IV. Try to retell the story about the criminal justice process

Lesson 9. PHYSICAL EVIDENCE

Classes of evidence.

Evidence can be categorized according to its potential value as proof. Certain types of evidence can be individualized, or associated with a unique source, whereas other types cannot be pinpointed but can aid in identification because they fall into particular classes. Types of evidence that can be individualized are handwriting, typewriting, fingerprints, footprints, tire marks, impressions or casts of nonstandard items, striated markings on bullets, tool marks, objects with random fractures or tears, and substances that have undergone an alteration that makes them unique among others of the same class. Among evidence that only identifies a certain class are blood and other body fluids, narcotics, toxicological materials, fibres, soils, inks, and many kinds of materials produced in batches.

Examinations can be either " unilateral " or comparative in nature. Blood-typing and establishing the distance from which a weapon was fired are unilateral examinations, whereas studies of handwriting or spent bullets involve comparisons with other examples.

Еvidence and its examination.

An investigation at the scene of a crime, particularly in crimes of violence, is the first phase of the laboratory function. Many jurisdictions have mobile crime laboratories, in which some of the regular laboratory tests can be performed by specially trained police personnel called evidence technicians.

Crime sites must be searched to locate pertinent physical evidence, which may range from latent fingerprints to bloodstains to pieces of a broken automobile headlight. Evidence must be marked for identification, preserved, and protectively packaged for transportation to the laboratory. In addition, records (written or photographic) must be made of each piece of evidence and its exact location with respect to the crime. The law requires that the " chain of evidence" remain unbroken and makes police accountable for every item of evidencefrom the time of its discovery to its ultimate presentation in court.

Certain laboratory procedures and tests are carried out in the field when time is limited or when there is a possibility that the evidencemight be disturbed. Among such procedures or tests are dusting for fingerprints, making casts of footprints and automobile tracks, making blood tests, and collecting specimens of organic and inorganic materials from the environment.

 

Forensic science

Forensic science has come to play an increasingly important part in the investigation of serious crimes. One of the first significant developments was identification by fingerprints. It was discovered in the 19th century that almost any contact between a finger and a fixed surface left a latent mark that could be exposed by a variety of procedures, the most common being the use of a fine powder. It was accepted in 1893, by the Troup Committee established by the Home Secretary, that no two individuals had the same fingerprints, and this proposition has never been seriously refuted. Fingerprint evidence was accepted for the first time in an English court in 1902.

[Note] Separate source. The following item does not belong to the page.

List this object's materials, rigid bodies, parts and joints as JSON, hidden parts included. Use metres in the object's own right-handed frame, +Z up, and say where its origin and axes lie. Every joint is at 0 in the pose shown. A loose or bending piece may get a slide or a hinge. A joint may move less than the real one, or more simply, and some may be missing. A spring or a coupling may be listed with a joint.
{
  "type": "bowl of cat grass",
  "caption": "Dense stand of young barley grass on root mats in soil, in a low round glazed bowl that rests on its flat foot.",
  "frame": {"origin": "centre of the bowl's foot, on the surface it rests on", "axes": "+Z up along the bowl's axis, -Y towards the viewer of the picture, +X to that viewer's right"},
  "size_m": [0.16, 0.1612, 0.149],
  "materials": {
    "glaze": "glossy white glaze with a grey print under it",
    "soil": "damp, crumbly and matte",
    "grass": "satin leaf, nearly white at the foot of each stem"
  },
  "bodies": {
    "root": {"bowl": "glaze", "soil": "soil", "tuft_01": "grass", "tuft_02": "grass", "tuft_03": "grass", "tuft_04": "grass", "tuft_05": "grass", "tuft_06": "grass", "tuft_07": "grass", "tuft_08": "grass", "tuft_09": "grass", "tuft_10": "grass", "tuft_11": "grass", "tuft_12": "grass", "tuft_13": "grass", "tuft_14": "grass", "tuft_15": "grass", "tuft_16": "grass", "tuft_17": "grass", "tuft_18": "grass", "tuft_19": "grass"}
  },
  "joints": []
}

The original purpose of recording and collecting fingerprints was to establish and to make

readily available the criminal record of particular offenders, but fingerprinting is now widely used as a means of identifying the perpetrators of particular offenses. Most major police forces maintain collections of fingerprints taken from known criminals at the time of their conviction, for use in identifying these individuals should they commit later crimes. Fingerprints (which may be incomplete) found at the scene of the crime are matched with fingerprints in the collection. According to the British standard, if the sets of fingerprints share at least 16 characteristics, it is considered virtually certain that they are from the same person. Searching fingerprint collections had historically been a time-consuming manual task, based on various systems of classification, but systems for electronic storage and rapid searching of fingerprint collections were developed and implemented in the 1980s.

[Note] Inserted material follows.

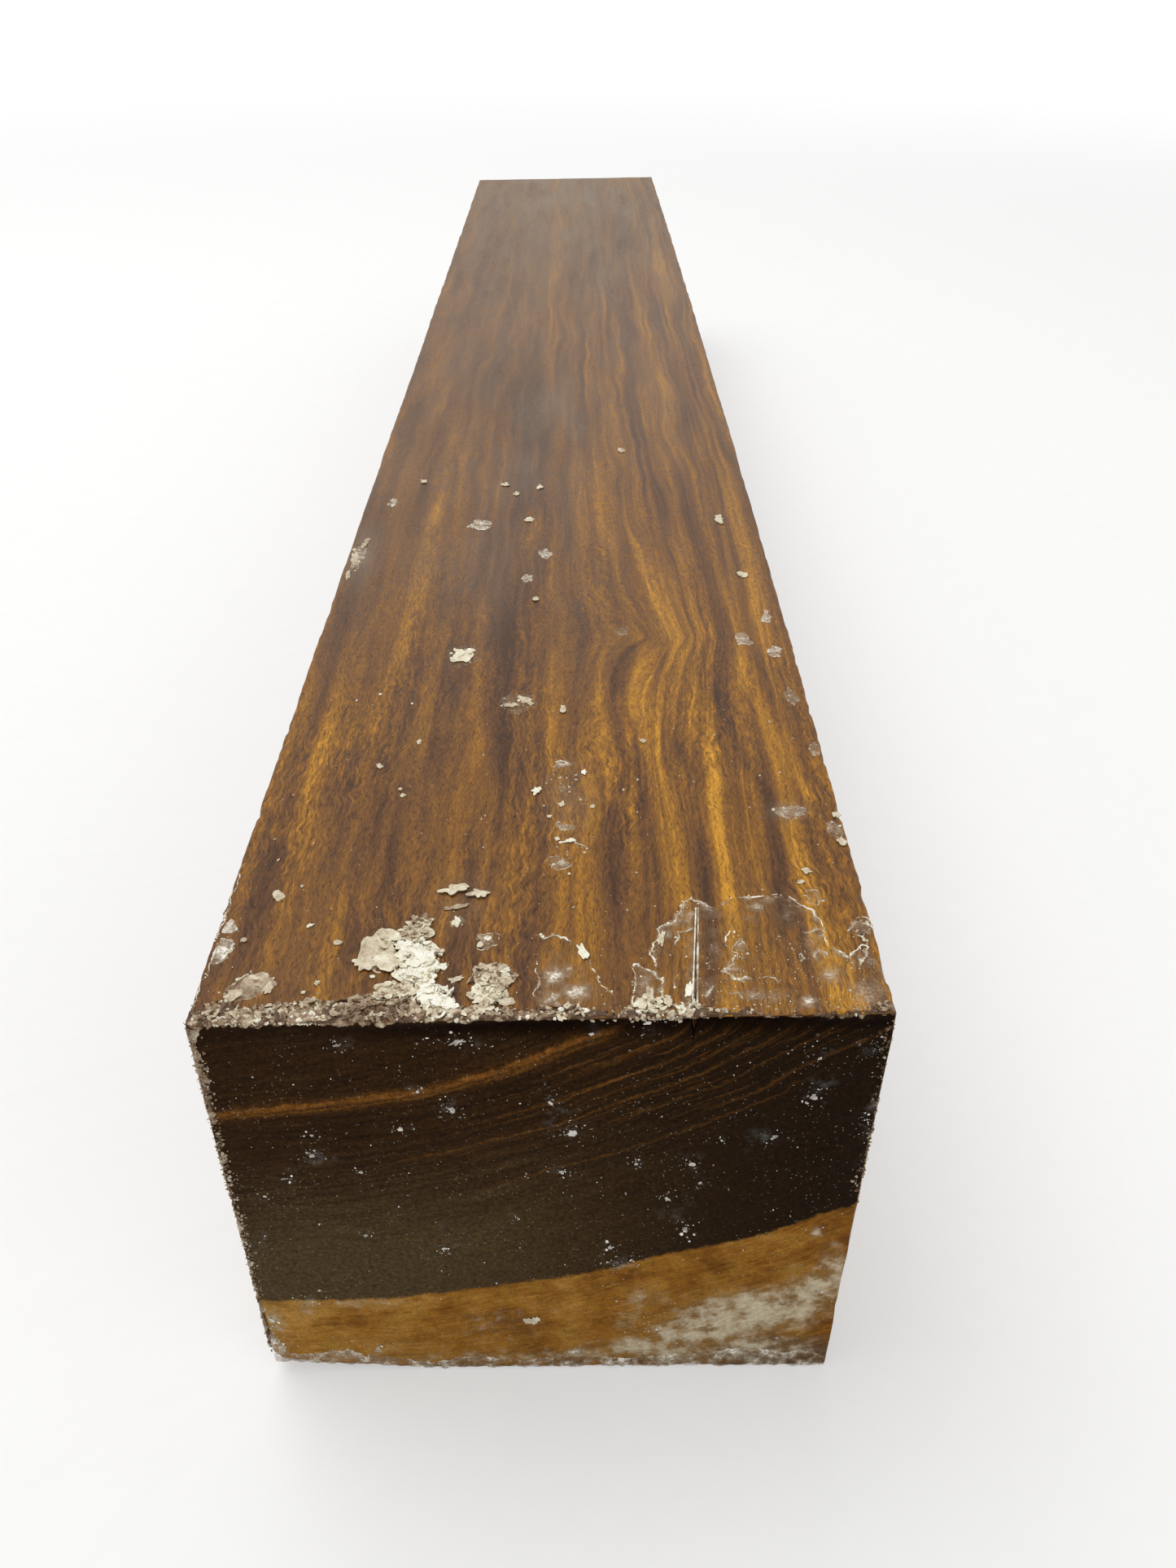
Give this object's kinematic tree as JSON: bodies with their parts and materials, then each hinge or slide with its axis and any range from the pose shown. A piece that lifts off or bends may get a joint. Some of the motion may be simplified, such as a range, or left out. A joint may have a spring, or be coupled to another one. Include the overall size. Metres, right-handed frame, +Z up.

A broad range of other scientific techniques is available to law enforcement agencies attempting to identify suspects or to establish beyond doubt the connection between a suspect and the crime in question. Examples include the analysis of bloodstains and traces of other body fluids (such as semen or spittle) that may indicate some of the characteristics of the offender. Fibres can be analyzed by microscopy or chemical analysis to show, for instance, that fibres found on the victim or at the scene of the crime are similar to those in the clothing of the suspect. Hair samples, and particularly skin cells attached to hair roots, can be compared chemically and genetically to those of the suspect. Many inorganic substances, such as glass, paper, and paint, can yield considerable information under microscopic or chemical analysis. Examination of a document in question may reveal it to be a forgery, on the evidence that the paper on which it is written was manufactured by a technique not available at the time to which it allegedly dates. The refractive index of even small particles of glass may be measured to show that a given item or fragment of glass was part of a particular batch manufactured at a particular time and place. Such information may help to identify the kind of automobile involved in a hit-and-run accident. Computer networks allow investigators to search increasingly large bodies of data on material samples, but the creation of the necessary data bases is a lengthy process.

Copyright 1994-1998 Encyclopaedia Britannica

Tasks to the text:

I. Answer the questions:

1.What was the first system of identification?

1. When was the first fingerprint classification worked out?

2. Why is fingerprinting the best means of identification?

3. Is forgery of fingerprints possible?

4. How can a forged fingerprint be detected?